Problem statement: Write the data out again, exactly as given.

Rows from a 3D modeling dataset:

_ _ _ _ _ _ _

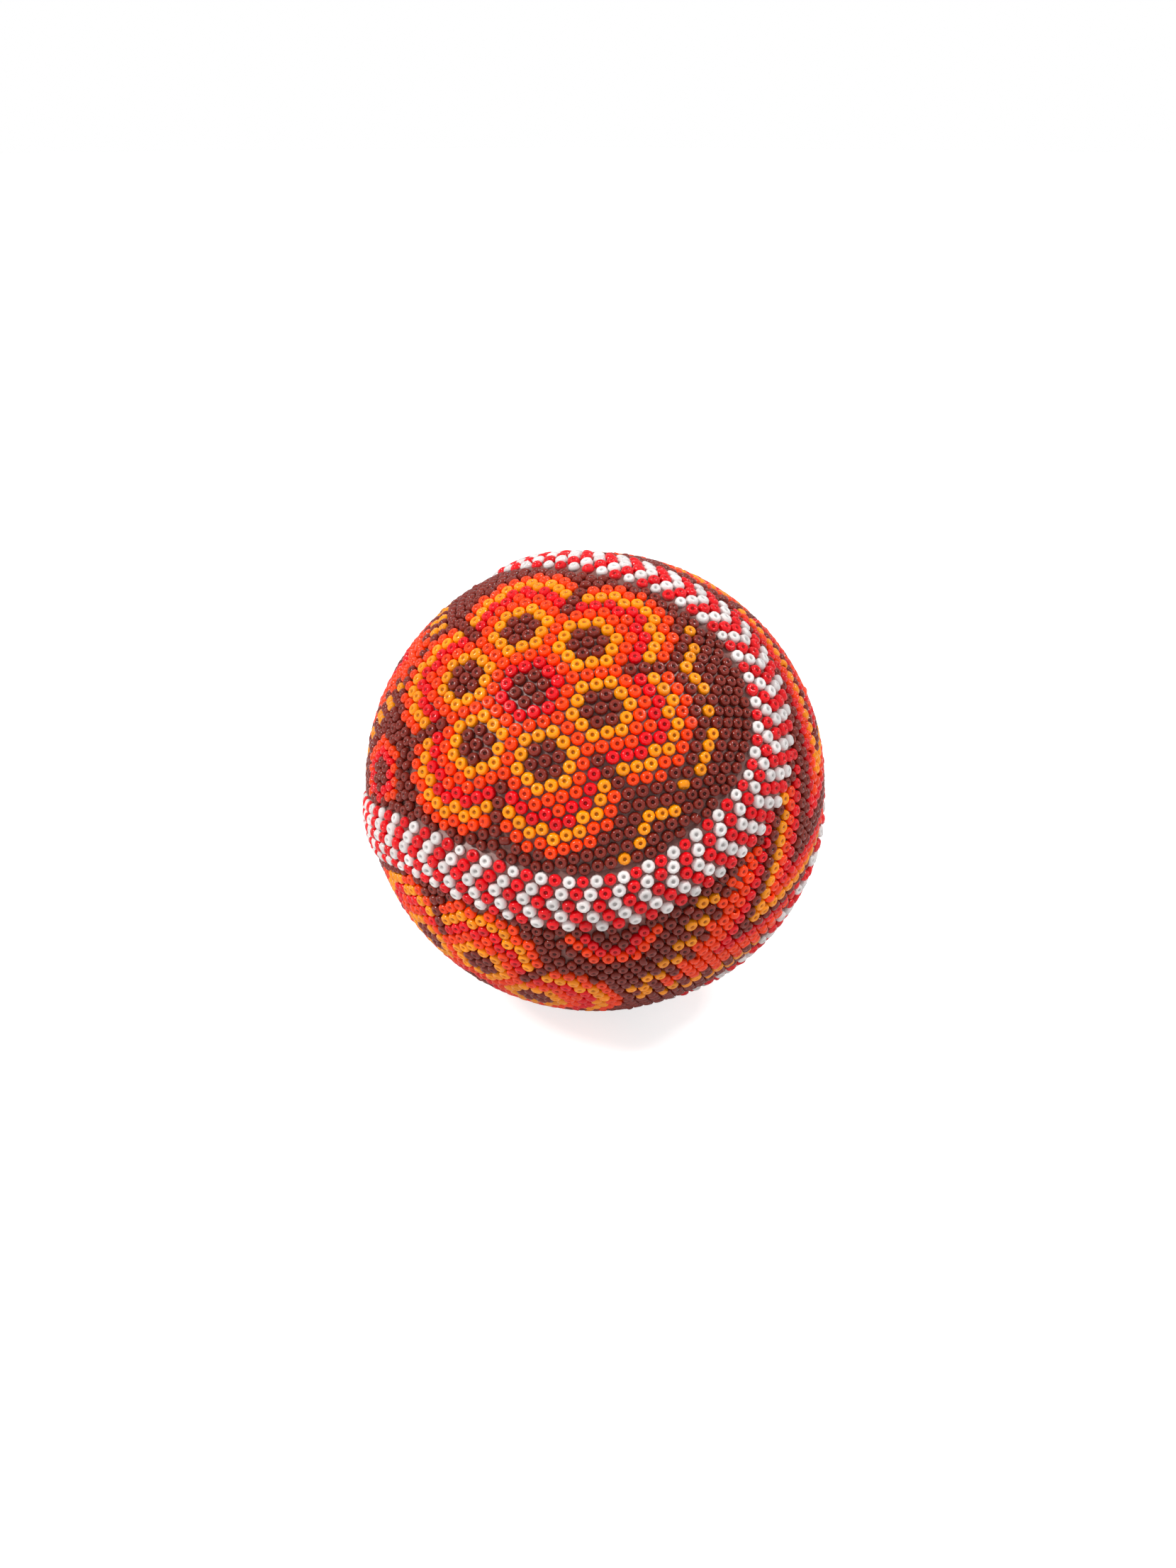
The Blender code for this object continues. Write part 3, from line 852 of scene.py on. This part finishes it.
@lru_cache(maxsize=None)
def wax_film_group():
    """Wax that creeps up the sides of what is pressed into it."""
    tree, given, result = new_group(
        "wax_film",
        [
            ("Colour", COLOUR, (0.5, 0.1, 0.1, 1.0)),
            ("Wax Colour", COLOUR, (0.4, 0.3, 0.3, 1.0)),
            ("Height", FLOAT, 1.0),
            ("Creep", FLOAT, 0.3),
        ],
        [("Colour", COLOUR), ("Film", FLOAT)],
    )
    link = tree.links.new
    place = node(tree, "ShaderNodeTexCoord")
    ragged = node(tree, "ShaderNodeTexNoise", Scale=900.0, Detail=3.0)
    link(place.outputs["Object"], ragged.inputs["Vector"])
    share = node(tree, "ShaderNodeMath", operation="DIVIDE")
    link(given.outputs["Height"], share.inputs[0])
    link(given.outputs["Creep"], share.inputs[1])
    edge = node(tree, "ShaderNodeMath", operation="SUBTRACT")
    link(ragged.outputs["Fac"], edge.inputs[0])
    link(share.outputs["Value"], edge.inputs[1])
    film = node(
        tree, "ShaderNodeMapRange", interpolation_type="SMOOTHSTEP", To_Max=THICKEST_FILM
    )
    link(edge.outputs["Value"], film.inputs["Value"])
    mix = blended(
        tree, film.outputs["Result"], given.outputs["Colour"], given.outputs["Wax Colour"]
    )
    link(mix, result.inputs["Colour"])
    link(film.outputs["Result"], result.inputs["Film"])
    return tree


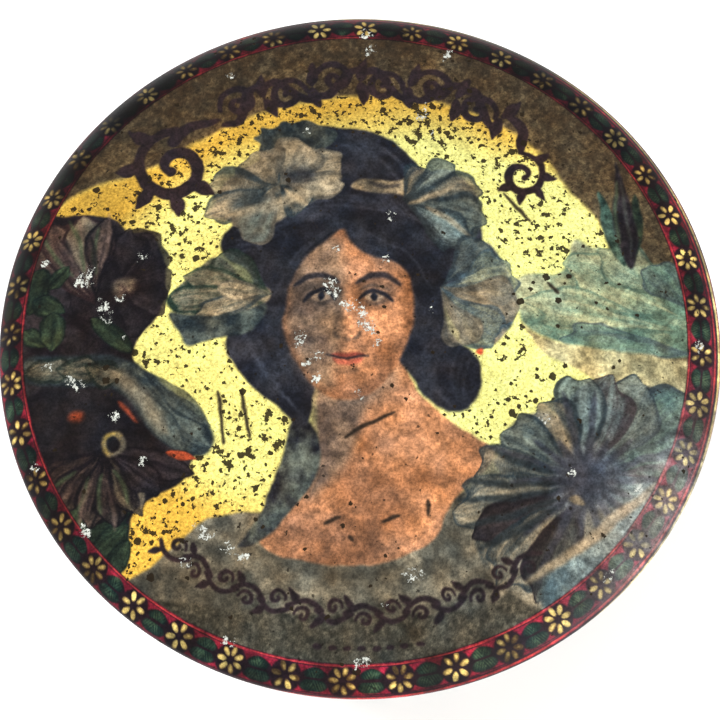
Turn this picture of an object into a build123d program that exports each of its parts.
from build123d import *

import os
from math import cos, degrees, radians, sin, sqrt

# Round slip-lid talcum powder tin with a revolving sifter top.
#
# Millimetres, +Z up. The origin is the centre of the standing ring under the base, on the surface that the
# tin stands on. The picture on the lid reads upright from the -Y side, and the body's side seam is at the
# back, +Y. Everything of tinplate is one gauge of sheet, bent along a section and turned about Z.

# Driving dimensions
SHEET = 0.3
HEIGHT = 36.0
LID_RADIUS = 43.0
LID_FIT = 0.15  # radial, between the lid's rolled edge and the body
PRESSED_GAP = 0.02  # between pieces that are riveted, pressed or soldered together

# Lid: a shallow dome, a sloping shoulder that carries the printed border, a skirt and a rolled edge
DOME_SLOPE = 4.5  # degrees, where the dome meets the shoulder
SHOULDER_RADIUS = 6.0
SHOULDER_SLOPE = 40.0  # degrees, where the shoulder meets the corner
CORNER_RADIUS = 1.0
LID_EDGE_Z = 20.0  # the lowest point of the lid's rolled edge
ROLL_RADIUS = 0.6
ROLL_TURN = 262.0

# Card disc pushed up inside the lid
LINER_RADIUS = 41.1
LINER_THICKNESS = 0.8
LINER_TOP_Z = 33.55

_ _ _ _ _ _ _

Solution for this exercise:
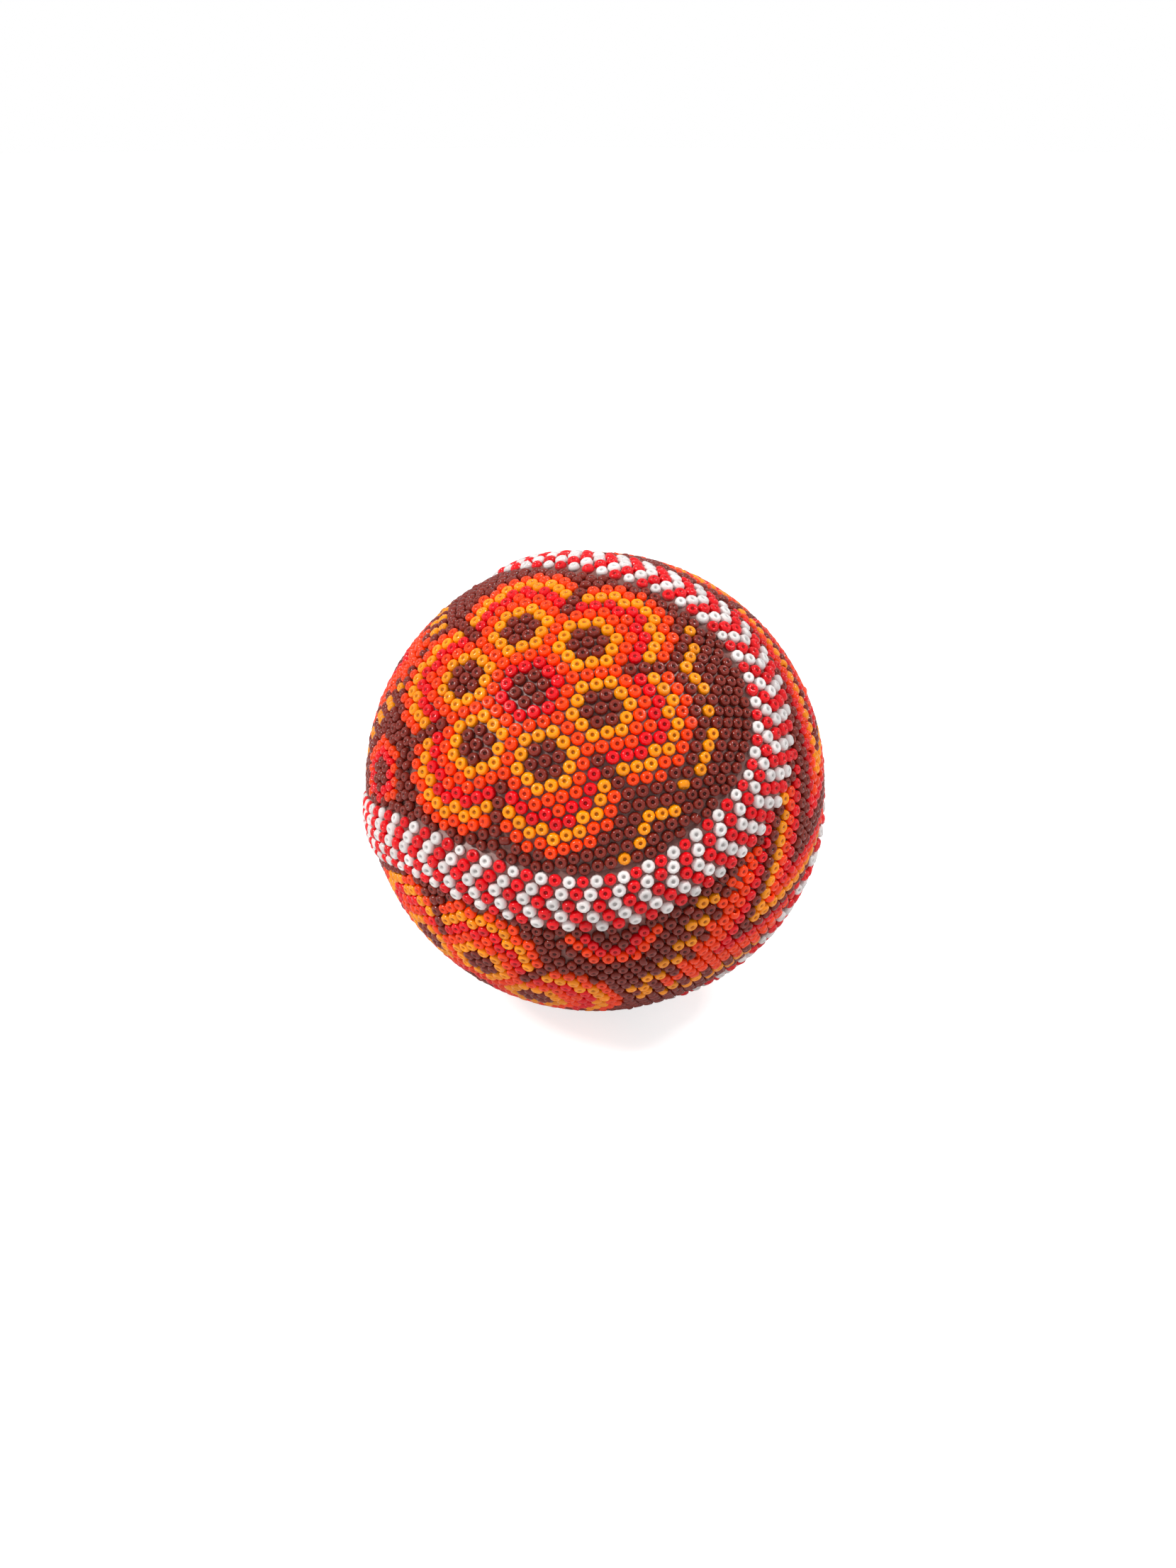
The Blender code for this object continues. Write part 3, from line 852 of scene.py on. This part finishes it.
@lru_cache(maxsize=None)
def wax_film_group():
    """Wax that creeps up the sides of what is pressed into it."""
    tree, given, result = new_group(
        "wax_film",
        [
            ("Colour", COLOUR, (0.5, 0.1, 0.1, 1.0)),
            ("Wax Colour", COLOUR, (0.4, 0.3, 0.3, 1.0)),
            ("Height", FLOAT, 1.0),
            ("Creep", FLOAT, 0.3),
        ],
        [("Colour", COLOUR), ("Film", FLOAT)],
    )
    link = tree.links.new
    place = node(tree, "ShaderNodeTexCoord")
    ragged = node(tree, "ShaderNodeTexNoise", Scale=900.0, Detail=3.0)
    link(place.outputs["Object"], ragged.inputs["Vector"])
    share = node(tree, "ShaderNodeMath", operation="DIVIDE")
    link(given.outputs["Height"], share.inputs[0])
    link(given.outputs["Creep"], share.inputs[1])
    edge = node(tree, "ShaderNodeMath", operation="SUBTRACT")
    link(ragged.outputs["Fac"], edge.inputs[0])
    link(share.outputs["Value"], edge.inputs[1])
    film = node(
        tree, "ShaderNodeMapRange", interpolation_type="SMOOTHSTEP", To_Max=THICKEST_FILM
    )
    link(edge.outputs["Value"], film.inputs["Value"])
    mix = blended(
        tree, film.outputs["Result"], given.outputs["Colour"], given.outputs["Wax Colour"]
    )
    link(mix, result.inputs["Colour"])
    link(film.outputs["Result"], result.inputs["Film"])
    return tree


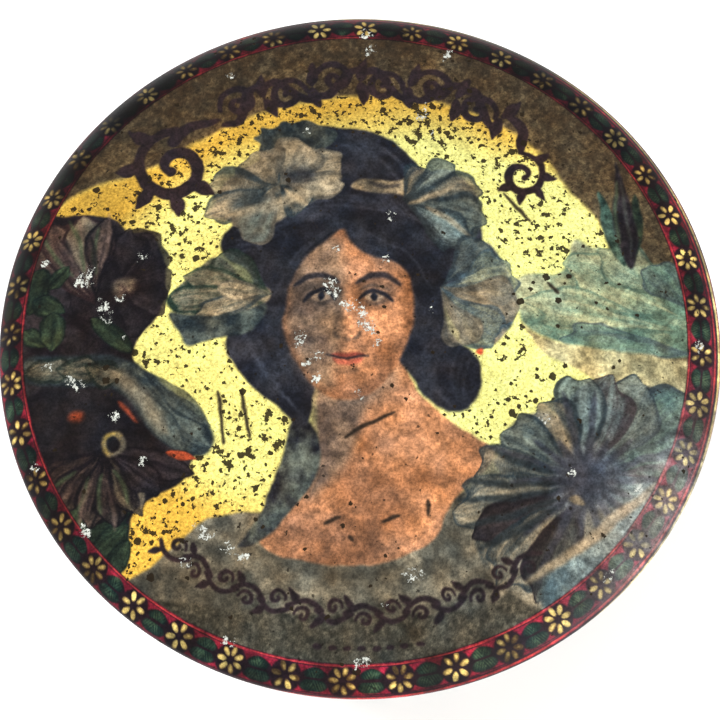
Turn this picture of an object into a build123d program that exports each of its parts.
from build123d import *

import os
from math import cos, degrees, radians, sin, sqrt

# Round slip-lid talcum powder tin with a revolving sifter top.
#
# Millimetres, +Z up. The origin is the centre of the standing ring under the base, on the surface that the
# tin stands on. The picture on the lid reads upright from the -Y side, and the body's side seam is at the
# back, +Y. Everything of tinplate is one gauge of sheet, bent along a section and turned about Z.

# Driving dimensions
SHEET = 0.3
HEIGHT = 36.0
LID_RADIUS = 43.0
LID_FIT = 0.15  # radial, between the lid's rolled edge and the body
PRESSED_GAP = 0.02  # between pieces that are riveted, pressed or soldered together

# Lid: a shallow dome, a sloping shoulder that carries the printed border, a skirt and a rolled edge
DOME_SLOPE = 4.5  # degrees, where the dome meets the shoulder
SHOULDER_RADIUS = 6.0
SHOULDER_SLOPE = 40.0  # degrees, where the shoulder meets the corner
CORNER_RADIUS = 1.0
LID_EDGE_Z = 20.0  # the lowest point of the lid's rolled edge
ROLL_RADIUS = 0.6
ROLL_TURN = 262.0

# Card disc pushed up inside the lid
LINER_RADIUS = 41.1
LINER_THICKNESS = 0.8
LINER_TOP_Z = 33.55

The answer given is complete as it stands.